Durante a madrugada, os gráficos dos mercados financeiros viraram montanha-russa. Investidores e especuladores, claramente, não têm candidato. Havia leve preferência por Trump, mas nos últimos dias prevaleceu a tese de que Joe Biden poderia representar a aprovação mais rápida do pacote de estímulos em análise no Congresso. Além disso, como os democratas pressionam para um valor acima de US$ 2 trilhões (equivalente a todo o PIB brasileiro), a eleição de Biden poderia representar ganhos para as bolsas, que se tornaram dependentes da liberação desse tipo de ajuda.

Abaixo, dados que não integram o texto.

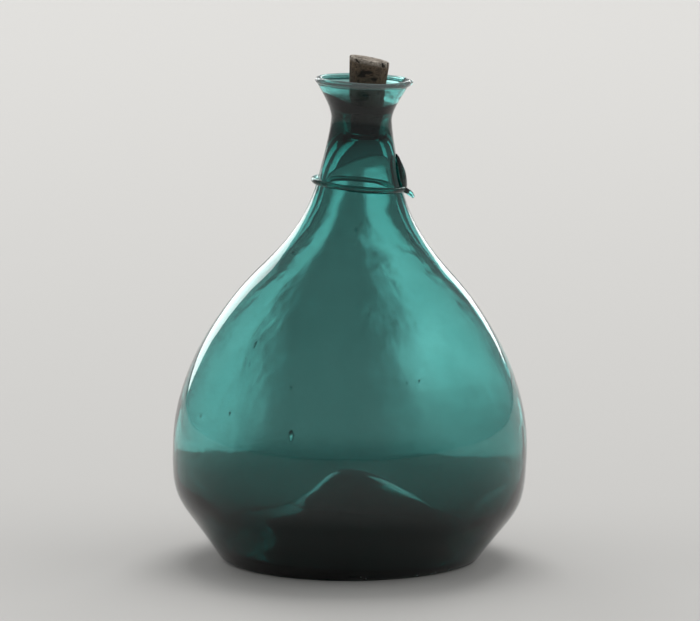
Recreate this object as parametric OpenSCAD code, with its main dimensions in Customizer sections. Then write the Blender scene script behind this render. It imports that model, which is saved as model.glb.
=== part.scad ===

Mas a instabilidade vai muito além do mercado financeiro. Apesar da visão favorável sobre Biden, a eventual reeleição de Trump está longe de contrariar o establishment econômico. Em oposição ao temor de que Biden eleve impostos das empresas em geral, e em especial das gigantes de tecnologia, o republicano representa a manutenção de condições favoráveis ao universo corporativo. O que se teme, com uma recondução de Trump, é a manutenção do ambiente de conflitos que marcou seus quatro primeiros anos.
Do ponto de vista econômico, um resultado limpo de vitória de Trump ou Biden seria igualmente bem aceito. O que provoca desconforto é a incerteza – neste momento, não se sabe "quando" e "se" o resultado será proclamado – e a instabilidade, com a hipótese de mais quatro anos de presidente que aponta fraude sem apresentar provas e ameça levar o processo eleitoral à Suprema Corte. Não há investidor que não se pergunte se pode ser o próximo alvo do comportamento errático de Trump.
Do ponto de vista do Brasil, há um risco extra: está claro que um dos grandes motivadores do voto a Trump foi a economia, inclusive das populações menos privilegiadas. Lida precipitadamente, essa mensagem pode estimular os defensores de gastos públicos até 2022, para criar ambiente favorável à reeleição também no Brasil. O desejo de bem-estar, neste caso, precisa ser interpretado como melhora sustentável, para que não se repitam nos próximos anos os mesmos cometidos antes da reeleição de Dilma Rousseff. A situação fiscal brasileira é perigosa, e o excesso de foco no curto prazo pode comprometer seriamente as condições para o futuro próximo.